Bei der anschließenden Diskussion wurde aus dem Publikum immer wieder die Frage aufgeworfen, welche Rolle Malis Bodenschätze, bzw. diejenigen der Nachbarländer – Niger verfügt beispielsweise über relevante Uranvorkommen – für die französische Intervention spielen. Diese würde jedoch stark überschätzt – so die einhelliger Einschätzung beider Diskutanten. „Alle die glauben, dass Frankreich wegen der Bodenschätze interveniert hat, muss ich enttäuschen“, so Professor Harnisch. Diese Sichtweise werde der Komplexität des Konflikts nicht gerecht. Franziska Brantner wollte einen gewissen Einfluss französischer Uran-Interessen zwar nicht ausschließen – dieser sei jedoch marginal im Vergleich zum innenpolitischen Druck aus der französischen Diaspora. Man müsse sich nur vorstellen, die Türkei verfalle in einen Bürgerkrieg und weite Teile des Landes würden von radikalen Islamisten besetzt – die dann zu erwartenden Reaktionen der türkischstämmigen Diaspora in Deutschland wären vergleichbar mit dem, was sich angesichts der Lage in Mali in Frankreich abspielt.

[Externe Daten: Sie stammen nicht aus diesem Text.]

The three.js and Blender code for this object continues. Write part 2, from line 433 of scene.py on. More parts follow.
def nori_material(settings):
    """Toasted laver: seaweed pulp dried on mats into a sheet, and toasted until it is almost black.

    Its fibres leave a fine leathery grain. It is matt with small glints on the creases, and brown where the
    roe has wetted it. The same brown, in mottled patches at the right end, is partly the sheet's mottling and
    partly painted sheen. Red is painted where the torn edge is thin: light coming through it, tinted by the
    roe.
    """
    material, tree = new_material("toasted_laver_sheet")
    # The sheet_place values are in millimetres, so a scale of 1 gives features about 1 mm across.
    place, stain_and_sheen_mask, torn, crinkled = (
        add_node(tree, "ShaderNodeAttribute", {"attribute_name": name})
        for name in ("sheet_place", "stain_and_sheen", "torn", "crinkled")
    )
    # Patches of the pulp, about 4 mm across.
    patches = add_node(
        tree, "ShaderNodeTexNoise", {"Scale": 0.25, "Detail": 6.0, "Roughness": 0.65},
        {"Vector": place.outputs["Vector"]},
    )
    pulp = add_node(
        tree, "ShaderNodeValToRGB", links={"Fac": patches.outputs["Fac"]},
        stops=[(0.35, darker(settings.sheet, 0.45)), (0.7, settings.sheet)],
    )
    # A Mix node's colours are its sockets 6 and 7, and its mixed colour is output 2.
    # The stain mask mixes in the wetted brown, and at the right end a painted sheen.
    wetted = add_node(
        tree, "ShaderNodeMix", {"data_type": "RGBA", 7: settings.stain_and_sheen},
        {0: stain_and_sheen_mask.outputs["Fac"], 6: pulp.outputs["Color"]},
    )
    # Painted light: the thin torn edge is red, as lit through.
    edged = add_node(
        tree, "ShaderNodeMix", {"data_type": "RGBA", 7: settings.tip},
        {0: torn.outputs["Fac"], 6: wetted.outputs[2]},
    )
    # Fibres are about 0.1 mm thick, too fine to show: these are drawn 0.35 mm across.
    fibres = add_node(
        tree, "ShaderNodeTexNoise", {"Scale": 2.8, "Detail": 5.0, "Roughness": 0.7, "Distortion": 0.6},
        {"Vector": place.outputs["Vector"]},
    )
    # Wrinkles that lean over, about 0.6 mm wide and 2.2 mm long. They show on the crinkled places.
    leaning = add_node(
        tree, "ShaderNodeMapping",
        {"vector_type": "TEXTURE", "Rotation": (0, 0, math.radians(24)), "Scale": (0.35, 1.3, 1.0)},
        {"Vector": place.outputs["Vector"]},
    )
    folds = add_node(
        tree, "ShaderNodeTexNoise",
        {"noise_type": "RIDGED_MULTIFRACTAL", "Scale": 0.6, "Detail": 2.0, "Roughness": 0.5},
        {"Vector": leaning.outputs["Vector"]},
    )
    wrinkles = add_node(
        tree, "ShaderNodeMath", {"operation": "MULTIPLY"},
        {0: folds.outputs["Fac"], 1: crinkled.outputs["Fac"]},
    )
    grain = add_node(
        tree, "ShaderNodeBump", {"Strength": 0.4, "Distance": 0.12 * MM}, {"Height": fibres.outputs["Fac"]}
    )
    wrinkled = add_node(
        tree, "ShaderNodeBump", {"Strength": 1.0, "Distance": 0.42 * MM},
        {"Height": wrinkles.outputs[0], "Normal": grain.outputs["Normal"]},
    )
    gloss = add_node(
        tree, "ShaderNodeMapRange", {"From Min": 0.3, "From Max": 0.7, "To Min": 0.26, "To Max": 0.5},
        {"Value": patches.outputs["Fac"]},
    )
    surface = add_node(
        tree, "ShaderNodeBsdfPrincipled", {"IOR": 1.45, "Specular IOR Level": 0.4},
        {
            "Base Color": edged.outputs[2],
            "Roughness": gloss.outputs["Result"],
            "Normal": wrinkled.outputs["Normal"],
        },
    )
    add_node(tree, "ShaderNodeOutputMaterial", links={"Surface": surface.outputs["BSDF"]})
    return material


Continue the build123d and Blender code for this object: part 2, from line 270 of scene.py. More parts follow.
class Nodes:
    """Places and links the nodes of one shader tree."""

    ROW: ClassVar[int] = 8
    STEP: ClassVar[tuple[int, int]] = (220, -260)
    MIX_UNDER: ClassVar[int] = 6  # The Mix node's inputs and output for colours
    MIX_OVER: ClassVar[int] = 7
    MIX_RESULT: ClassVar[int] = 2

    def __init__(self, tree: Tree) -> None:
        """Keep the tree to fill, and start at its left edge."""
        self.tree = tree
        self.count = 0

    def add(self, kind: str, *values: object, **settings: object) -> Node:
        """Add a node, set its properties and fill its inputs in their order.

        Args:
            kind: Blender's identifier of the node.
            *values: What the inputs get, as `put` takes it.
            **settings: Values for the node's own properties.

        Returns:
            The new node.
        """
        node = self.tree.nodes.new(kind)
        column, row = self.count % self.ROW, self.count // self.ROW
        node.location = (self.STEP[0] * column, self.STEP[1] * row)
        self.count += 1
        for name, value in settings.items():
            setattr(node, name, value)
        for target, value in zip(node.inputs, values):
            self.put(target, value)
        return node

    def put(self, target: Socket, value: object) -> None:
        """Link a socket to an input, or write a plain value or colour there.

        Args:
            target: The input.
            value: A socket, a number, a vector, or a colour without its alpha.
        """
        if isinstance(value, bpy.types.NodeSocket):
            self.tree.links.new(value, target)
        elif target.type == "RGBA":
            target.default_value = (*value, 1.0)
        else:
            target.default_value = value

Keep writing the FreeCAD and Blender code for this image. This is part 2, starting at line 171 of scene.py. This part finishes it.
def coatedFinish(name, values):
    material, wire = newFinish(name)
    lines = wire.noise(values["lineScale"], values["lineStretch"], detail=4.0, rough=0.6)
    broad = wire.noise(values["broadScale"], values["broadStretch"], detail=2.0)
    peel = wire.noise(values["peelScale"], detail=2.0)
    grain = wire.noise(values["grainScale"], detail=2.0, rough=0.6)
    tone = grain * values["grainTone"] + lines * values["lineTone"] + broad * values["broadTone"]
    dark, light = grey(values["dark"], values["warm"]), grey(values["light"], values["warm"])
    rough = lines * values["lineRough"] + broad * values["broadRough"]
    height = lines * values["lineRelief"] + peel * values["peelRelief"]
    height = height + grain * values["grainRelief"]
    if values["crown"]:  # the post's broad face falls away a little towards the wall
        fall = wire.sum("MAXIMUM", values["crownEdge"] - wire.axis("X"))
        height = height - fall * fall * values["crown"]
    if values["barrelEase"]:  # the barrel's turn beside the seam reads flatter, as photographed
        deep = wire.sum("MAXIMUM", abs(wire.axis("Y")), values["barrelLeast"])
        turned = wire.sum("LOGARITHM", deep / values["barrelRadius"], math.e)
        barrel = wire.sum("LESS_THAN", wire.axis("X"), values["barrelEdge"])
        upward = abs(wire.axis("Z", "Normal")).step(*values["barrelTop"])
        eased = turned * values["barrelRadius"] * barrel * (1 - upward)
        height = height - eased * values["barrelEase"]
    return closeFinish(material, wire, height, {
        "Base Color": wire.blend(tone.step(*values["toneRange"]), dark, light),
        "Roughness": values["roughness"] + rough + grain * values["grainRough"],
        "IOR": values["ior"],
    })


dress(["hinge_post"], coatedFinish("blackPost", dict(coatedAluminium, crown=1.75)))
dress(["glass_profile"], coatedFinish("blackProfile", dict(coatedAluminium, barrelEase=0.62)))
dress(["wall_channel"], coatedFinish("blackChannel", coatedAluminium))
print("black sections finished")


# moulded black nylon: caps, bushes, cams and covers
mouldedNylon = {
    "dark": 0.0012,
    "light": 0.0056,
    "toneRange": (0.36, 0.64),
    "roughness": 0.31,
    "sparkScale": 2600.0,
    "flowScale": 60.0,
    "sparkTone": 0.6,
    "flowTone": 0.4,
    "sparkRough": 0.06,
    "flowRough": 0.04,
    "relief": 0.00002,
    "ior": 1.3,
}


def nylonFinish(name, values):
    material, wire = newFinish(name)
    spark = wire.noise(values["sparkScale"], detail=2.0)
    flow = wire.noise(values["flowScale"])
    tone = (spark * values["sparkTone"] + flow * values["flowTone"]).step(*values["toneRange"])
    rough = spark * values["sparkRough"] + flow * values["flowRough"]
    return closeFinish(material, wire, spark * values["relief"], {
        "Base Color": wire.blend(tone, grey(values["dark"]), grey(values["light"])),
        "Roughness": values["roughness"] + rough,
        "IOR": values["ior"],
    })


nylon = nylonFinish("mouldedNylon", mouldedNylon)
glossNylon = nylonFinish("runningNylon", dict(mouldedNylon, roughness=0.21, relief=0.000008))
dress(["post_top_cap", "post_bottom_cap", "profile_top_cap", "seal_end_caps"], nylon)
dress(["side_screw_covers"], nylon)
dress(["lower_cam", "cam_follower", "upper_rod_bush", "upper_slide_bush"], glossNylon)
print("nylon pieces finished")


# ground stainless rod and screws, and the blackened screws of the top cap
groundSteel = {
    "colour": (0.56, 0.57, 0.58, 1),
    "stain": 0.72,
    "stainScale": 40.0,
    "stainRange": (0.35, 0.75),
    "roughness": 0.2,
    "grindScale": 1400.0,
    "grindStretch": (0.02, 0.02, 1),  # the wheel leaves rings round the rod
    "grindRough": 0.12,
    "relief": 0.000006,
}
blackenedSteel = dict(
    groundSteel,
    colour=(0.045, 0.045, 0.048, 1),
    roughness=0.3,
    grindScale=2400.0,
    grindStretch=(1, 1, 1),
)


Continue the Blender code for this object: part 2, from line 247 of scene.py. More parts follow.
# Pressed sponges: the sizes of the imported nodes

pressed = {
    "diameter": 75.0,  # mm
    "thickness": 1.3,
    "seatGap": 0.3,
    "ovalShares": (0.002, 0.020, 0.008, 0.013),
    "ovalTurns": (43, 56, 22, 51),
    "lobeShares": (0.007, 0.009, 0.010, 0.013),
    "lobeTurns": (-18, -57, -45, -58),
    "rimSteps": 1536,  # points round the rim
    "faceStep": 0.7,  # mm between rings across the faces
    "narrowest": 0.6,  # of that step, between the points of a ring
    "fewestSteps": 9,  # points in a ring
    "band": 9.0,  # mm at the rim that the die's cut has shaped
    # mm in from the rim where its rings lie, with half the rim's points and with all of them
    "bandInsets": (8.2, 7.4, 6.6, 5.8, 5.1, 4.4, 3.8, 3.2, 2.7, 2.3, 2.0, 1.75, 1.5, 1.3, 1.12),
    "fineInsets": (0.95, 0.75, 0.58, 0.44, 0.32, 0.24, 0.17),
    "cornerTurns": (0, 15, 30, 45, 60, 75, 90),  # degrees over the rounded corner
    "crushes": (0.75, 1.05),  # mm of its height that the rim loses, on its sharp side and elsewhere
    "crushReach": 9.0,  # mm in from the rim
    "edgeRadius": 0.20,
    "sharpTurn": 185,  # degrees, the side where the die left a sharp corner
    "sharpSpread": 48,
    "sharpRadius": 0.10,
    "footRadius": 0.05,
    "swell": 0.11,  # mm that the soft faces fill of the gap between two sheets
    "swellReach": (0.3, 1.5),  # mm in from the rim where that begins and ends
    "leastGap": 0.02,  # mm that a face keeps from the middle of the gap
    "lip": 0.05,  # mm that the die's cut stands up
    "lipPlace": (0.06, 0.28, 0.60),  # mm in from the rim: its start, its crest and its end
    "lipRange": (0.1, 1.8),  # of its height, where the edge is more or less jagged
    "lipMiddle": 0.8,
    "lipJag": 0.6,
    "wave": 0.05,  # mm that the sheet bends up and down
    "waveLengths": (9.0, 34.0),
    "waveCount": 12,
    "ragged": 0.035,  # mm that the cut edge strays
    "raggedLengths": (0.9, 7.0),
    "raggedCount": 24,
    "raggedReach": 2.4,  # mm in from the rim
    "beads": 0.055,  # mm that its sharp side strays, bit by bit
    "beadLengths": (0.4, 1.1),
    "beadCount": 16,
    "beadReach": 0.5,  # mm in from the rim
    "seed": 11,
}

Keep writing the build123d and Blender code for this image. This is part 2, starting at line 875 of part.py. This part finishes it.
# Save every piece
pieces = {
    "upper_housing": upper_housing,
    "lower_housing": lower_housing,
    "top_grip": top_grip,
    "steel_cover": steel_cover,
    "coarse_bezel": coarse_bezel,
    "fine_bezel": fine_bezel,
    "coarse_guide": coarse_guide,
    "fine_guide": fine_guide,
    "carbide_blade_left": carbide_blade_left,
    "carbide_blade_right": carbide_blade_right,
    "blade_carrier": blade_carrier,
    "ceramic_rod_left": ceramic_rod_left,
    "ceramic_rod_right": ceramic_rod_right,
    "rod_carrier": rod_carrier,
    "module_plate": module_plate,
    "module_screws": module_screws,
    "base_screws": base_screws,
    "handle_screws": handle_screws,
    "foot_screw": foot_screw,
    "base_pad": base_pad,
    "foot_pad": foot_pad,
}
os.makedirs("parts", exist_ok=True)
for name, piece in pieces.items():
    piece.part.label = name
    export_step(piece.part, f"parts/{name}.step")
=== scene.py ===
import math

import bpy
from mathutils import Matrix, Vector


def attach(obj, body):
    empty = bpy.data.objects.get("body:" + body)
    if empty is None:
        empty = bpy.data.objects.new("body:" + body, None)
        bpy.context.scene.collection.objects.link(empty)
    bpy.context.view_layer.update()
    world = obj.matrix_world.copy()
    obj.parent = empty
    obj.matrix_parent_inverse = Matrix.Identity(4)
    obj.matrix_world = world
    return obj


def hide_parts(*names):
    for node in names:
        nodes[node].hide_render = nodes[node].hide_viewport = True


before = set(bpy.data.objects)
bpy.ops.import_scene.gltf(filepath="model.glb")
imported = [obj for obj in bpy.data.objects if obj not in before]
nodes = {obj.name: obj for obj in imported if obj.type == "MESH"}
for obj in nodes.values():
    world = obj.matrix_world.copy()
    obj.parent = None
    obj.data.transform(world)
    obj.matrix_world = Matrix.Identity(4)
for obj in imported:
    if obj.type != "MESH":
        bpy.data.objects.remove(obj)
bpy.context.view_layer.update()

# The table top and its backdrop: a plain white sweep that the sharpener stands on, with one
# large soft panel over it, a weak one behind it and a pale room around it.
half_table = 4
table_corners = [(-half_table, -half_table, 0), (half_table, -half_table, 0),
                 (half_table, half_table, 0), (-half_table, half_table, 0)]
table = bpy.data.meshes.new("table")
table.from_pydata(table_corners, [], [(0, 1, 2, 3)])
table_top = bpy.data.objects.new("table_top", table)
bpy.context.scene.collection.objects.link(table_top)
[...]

Eine zentrale Frage für den Umgang mit Krisenregionen wurde ebenfalls aus dem Publikum aufgeworfen: wann brechen die Regierungen des Westens endlich mit der Praxis, immer wieder fragwürdige Eliten zu stützen, sofern es ihren Interessen dient? Die Podiumsteilnehmer konnten dem nur beipflichten – zumal, wie Franziska Brantner ausführte, die EU denselben Fehler in Algerien gerade wieder macht: für die Unterstützung bei der Intervention in Mali wurden europäische Finanzhilfen für Algerien aufgestockt. Dies wird von der grünen Fraktion im Europaparlament entschieden kritisiert.